Problem and Terminology

    Unicode objects can be indexed just like string object using what
    in Unicode terms is called a code unit as index basis.  

    Code units are the storage entities used by the Unicode
    implementation to store a single Unicode information unit and do
    not necessarily map 1-1 to code points which are the smallest
    entities encoded by the Unicode standard. Python exposes code
    units to the programmer via the Unicode object indexing and slicing
    API, e.g. u[10] or u[12:15] refer to the code units at index 10
    and indices 12 to 14.

    These code points can sometimes be composed to form graphemes
    which are then displayed by the Unicode output device as one
    character. A word is then a sequence of characters separated by
    space characters or punctuation, a line is a sequence of code
    points separated by line breaking code point sequences.

    For addressing Unicode, there are basically five different methods
    by which you can reference the data:

    1. per code unit    (codeunit)
    2. per code point   (codepoint)
    3. per grapheme     (grapheme)
    4. per word         (word)
    5. per line         (line)

    The indexing type name is given in parenthesis and used in the
    module interface.

Proposed Solution

    I propose to add a new module to the standard Python library which
    provides interfaces implementing the above indexing methods.

Module Interface

    The module should provide the following interfaces for all four
    indexing styles:

    next_<indextype>(u, index) -> integer

        Returns the Unicode object index for the start of the next
        <indextype> found after u[index] or -1 in case no next element
        of this type exists.

    prev_<indextype>(u, index) -> integer

        Returns the Unicode object index for the start of the previous
        <indextype> found before u[index] or -1 in case no previous
        element of this type exists.

    <indextype>_index(u, n) -> integer

        Returns the Unicode object index for the start of the n-th
        <indextype> element in u. Raises an IndexError in case no n-th
        element can be found.

    <indextype>_count(u, index) -> integer

        Counts the number of complete <indextype> elements found in
        u[:index] and returns the count as integer.

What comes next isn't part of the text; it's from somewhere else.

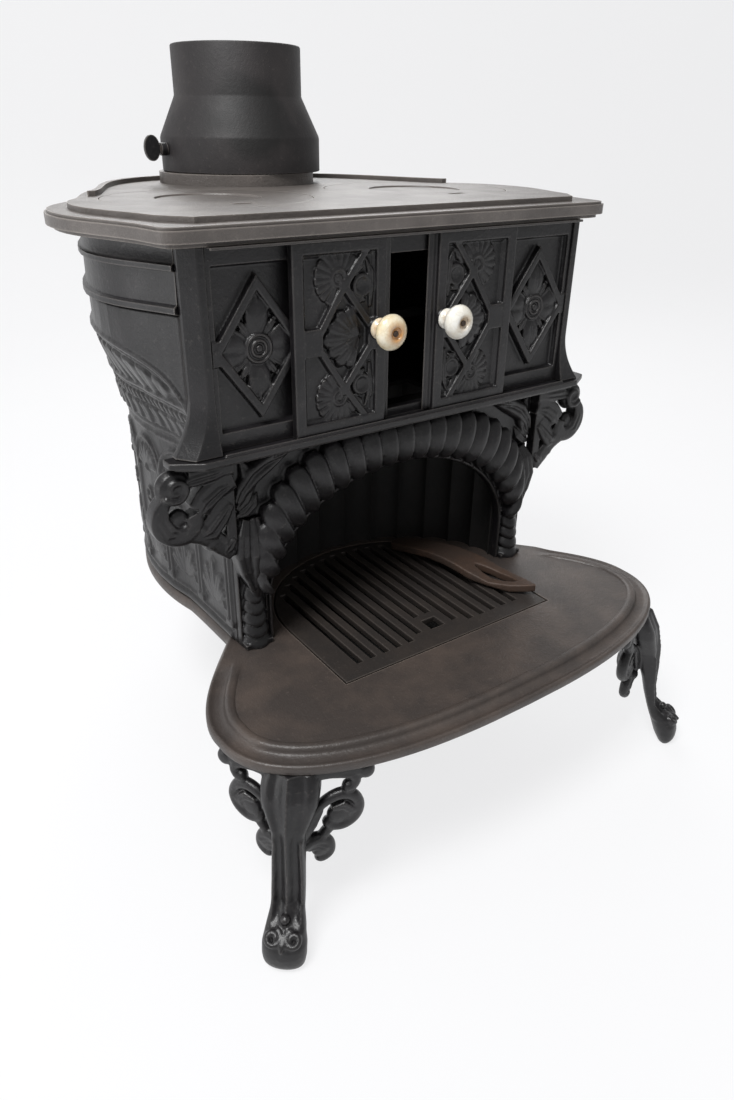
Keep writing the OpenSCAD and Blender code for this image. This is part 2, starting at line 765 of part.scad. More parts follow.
module top_plate() {
    field = inset(cut_outline, field_in);
    color(top_iron) placed() difference() {
        union() {
            slab(inset(plate_outline, 2), nose_z - 2, nose_z);
            difference() {
                union() {
                    slab(inset(plate_outline, 5), top_z, top_z + 3);
                    slab(plate_outline, top_z + 3, nose_z - 2);
                }
                slab(inset(plate_outline, 13), top_z - 1, under_z);
            }
            slab(inset(plate_outline, 12), under_z, nose_z);
            slab(field, nose_z - 1, field_z);
            difference() {
                slab(inset(field, 2), field_z - 1, field_z + curb_h);
                slab(inset(field, 7), field_z - 2, field_z + curb_h + 1);
                translate([-300, -50, field_z]) cube([600, 236, 20]);
                for (s = [-1, 1]) translate([s * 128, 238, field_z]) rotate([0, 0, s * 35])
                    cube([9, 40, 20], center = true);
            }
            translate([0, flue_y, nose_z]) cylinder(h = collar_z - nose_z, r = collar_r);
        }
        translate([0, flue_y, top_z - 1]) cylinder(h = collar_z - top_z + 2, r = flue_hole_r);
        for (s = [-1, 1]) translate([s * lid_x, lid_y, 0]) {
            translate([0, 0, field_z - lid_t]) cylinder(h = lid_t + 1, r = lid_r + slide_gap);
            translate([0, 0, top_z - 1]) cylinder(h = edge_h + 9, r = lid_r - seat_w);
        }
    }
}

// Round lid with a shallow dish and a blind slot for the lifter
module lid() {
    difference() {
        translate([0, 0, field_z - lid_t + slide_gap]) cylinder(h = lid_t - slide_gap, r = lid_r);
        translate([0, 0, field_z - 1.5]) cylinder(h = 3, r = lid_r * 0.5);
        translate([0, -lid_r * 0.72, field_z]) cube([18, 8, 6], center = true);
    }
}

module lid_left() {
    color(top_iron) placed() translate([-lid_x, lid_y, 0]) lid();
}

module lid_right() {
    color(top_iron) placed() translate([lid_x, lid_y, 0]) lid();
}

// ---- Flue ----

bonnet_wall = 4;

module flue_bonnet() {
    z0 = collar_z + slide_gap;
    w = bonnet_wall;
    color(iron) placed() translate([bonnet_x, flue_y, 0]) difference() {
        rotate_extrude() polygon([
            [skirt_r, z0], [skirt_r, skirt_z], [pipe_r, taper_z], [pipe_r, pipe_z],
            [pipe_r - w, pipe_z], [pipe_r - w, taper_z - 1.5], [skirt_r - w, skirt_z - 1.5],
            [skirt_r - w, z0]]);
        translate([0, 0, spindle_z]) rotate([0, 90, 0])
            cylinder(h = 3 * skirt_r, r = spindle_r + turn_gap, center = true);
    }
}

damper_gap = 8.5;       // all round the plate, so that some smoke always gets by
damper_r = pipe_r - bonnet_wall - damper_gap;
hub_r = spindle_r + 2.5;
key_x = -skirt_r - 1;

module damper_plate() {
    color(iron) placed() translate([bonnet_x, flue_y, spindle_z]) difference() {
        union() {
            rotate([90, 0, 0]) cylinder(h = 3, r = damper_r, center = true);
            rotate([0, 90, 0]) cylinder(h = 1.6 * damper_r, r = hub_r, center = true);
        }
        rotate([0, 90, 0]) cylinder(h = 3 * damper_r, r = spindle_r + turn_gap, center = true);
    }
}

module damper_spindle() {
    color(iron) placed() translate([bonnet_x, flue_y, spindle_z]) rotate([0, 90, 0])
        translate([0, 0, key_x - 6]) cylinder(h = 2 * skirt_r + 10, r = spindle_r);
}

// Flat oval thumb key on the spindle's left end
module damper_key() {
    color(iron) placed() translate([bonnet_x + key_x, flue_y, spindle_z]) {
        difference() {
            union() {
                rotate([0, -90, 0]) cylinder(h = 6, r = spindle_r + 2.5);
                upright(-1.5, 1.5) polygon([[-5, 4], [-9, 4], [-9, -4], [-5, -4]]);
                upright(-1.5, 1.5) polygon([for (q = oval(7.5, 11, 2, 0, 350, 35)) q + [-14, 1]]);
            }
            rotate([0, -90, 0]) translate([0, 0, -1]) cylinder(h = 7 + turn_gap, r = spindle_r + turn_gap);
        }
    }
}

// ---- Lid lifter, lying on the grate ----

lifter_l = 166;
lifter_t = 8;
lifter_rise = 9;
lifter_foot = 122;      // the bow's front foot, on the grate
lifter_nose = 5;        // how far the nose turns up
lifter_crown = 5;       // how far the long edges rise, as under a spoon
lifter_back = [56, 92];
lifter_turn = -71;

lifter_half = [[0, 0], [4, 8], [30, 12], [70, 15], [100, 18], [125, 17], [145, 11], [160, 4],
    [lifter_l, 0]];
lifter_plan = concat(lifter_half,
    [for (k = [len(lifter_half) - 2 : -1 : 1]) [lifter_half[k][0], -lifter_half[k][1]]]);

module lid_lifter() {
    slot = [for (q = oval(23, 7, 1.6, 0, 350, 35)) q + [122, 0]];
    bow = [for (i = [0 : 18]) let (x = lifter_foot * i / 18) [x, lifter_rise * sin(180 * x / lifter_foot)]];
    nose = lifter_l + 2 - lifter_foot;
    under = concat([[-2, 0]], bow,
        [for (i = [1 : 6]) [lifter_foot + nose * i / 6, lifter_nose * pow(i / 6, 2)]]);
    side_view = concat(under, [for (k = [len(under) - 1 : -1 : 0]) under[k] + [0, lifter_t]]);
    end_view = [[-20, lifter_crown], [-9, 0], [9, 0], [20, lifter_crown], [20, 30], [-20, 30]];
    color(rust) placed() translate([lifter_back[0], lifter_back[1], hearth_z + slide_gap])
        rotate([0, 0, lifter_turn]) difference() {
            intersection() {
                translate([0, 0, -1]) linear_extrude(lifter_rise + lifter_t + 2) polygon(lifter_plan);
                rotate([90, 0, 0]) translate([0, 0, -30]) linear_extrude(60) polygon(side_view);
                rotate([90, 0, 90]) translate([0, 0, -5]) linear_extrude(lifter_l + 10)
                    polygon(end_view);
            }
            translate([0, 0, -2]) linear_extrude(60) polygon(slot);
        }
}

hearth_plate();
grate();
ash_well();
front_leg_left();
front_leg_right();
rear_leg();
leg_bolts();
arch_front();
column_left();
column_right();
bracket_left();
bracket_right();
side_left();
side_right();
lower_back();
fireback();
smoke_shelf();
ledge();
corner_post_left();
corner_post_right();
front_panel_left();
front_panel_right();
lintel();
door_rail();
jacket_left();
jacket_right();
upper_back();
chamber_bar();
door_left();
door_right();
knob_left();
knob_right();
knob_screw_left();
knob_screw_right();
top_plate();
lid_left();
lid_right();
flue_bonnet();
damper_plate();
damper_spindle();
damper_key();
lid_lifter();
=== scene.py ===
# %% [markdown]
# # A cast iron parlour cook stove
# The real stove is about forty iron castings that stand together without glue: plates were cast in
# open sand, and the ornament was pressed into that sand with carved wooden patterns. So each piece here
# starts as a plain form and its ornament, which are then melted together the way molten iron fills both
# at once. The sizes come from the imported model, and everything below is measured in its frame.

# %% Load the frame
import json
from itertools import accumulate
from math import copysign, cos, exp, pi, radians, sin, sqrt

import bmesh
import bpy
from mathutils import Matrix, Vector


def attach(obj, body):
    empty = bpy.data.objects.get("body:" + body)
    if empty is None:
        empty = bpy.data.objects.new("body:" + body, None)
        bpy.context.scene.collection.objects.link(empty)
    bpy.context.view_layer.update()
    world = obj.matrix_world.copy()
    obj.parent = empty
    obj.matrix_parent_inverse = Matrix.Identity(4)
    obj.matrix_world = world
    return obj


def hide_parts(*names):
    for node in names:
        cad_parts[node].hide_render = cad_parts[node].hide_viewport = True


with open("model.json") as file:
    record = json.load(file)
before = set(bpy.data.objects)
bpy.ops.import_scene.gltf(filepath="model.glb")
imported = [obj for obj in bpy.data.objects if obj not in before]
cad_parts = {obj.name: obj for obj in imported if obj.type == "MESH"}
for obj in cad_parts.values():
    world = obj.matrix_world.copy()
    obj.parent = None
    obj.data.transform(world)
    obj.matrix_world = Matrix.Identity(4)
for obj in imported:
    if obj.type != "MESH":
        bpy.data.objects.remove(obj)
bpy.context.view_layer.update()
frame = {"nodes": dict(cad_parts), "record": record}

# %% [markdown]
# A founder measures in millimetres from the face of the front panels. One function turns such a place
# into metres in the model's frame, whose origin is on the floor under the middle of the stove.

# %% Places in millimetres
MM = 0.001
PANELS_Y = -102.27924           # the front panels' face in the model's frame


def at(x, y, z):
    return Vector((x, y + PANELS_Y, z)) * MM


def bezier(a, b, c, d, n):
    """n points along a cubic curve, without its last one."""
    a, b, c, d = (Vector(p) for p in (a, b, c, d))
    return [(1 - t) ** 3 * a + 3 * (1 - t) ** 2 * t * b + 3 * (1 - t) * t * t * c + t ** 3 * d
            for t in (i / n for i in range(n))]


# %% [markdown]
# The picture was taken from the left and from above, with a wide lens close to the stove, so its
# near leg looks large. The camera stands at the place that was measured from the picture's straight
# edges. Its lens follows from the focal length in pixels and the height of the picture, 1100 pixels.

# %% Camera
YAW, PITCH, ROLL = 0.61506, 0.48944, 0.01166
EYE = (-400.76, -509.23, 557.78)
FOCAL_PIXELS, PICTURE_PIXELS, SENSOR = 804.95, 1100, 36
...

    <indextype>_start(u, index) -> integer

        Returns 1 or 0 depending on u[index] marks the start of an
        <indextype> element.

    <indextype>_end(u, index) -> integer

        Returns 1 or 0 depending on u[index] marks the end of an
        <indextype> element.

    <indextype>_slice(u, index) -> slice object or None

        Returns the slice pointing to the <indextype> element found in 
        u at the given index or None in case no such element can be found
        at that position.

    Symbols used in the above definitions:

       <indextype>   one of: codeunit, codepoint, grapheme, word, line
       u             is the Unicode object
       index         the Unicode object index, e.g. 10 in u[10]
       n             is an integer    

    Note that in Unicode terms, the Unicode object index refers to a
    code unit.

Copyright

    This document has been placed in the public domain.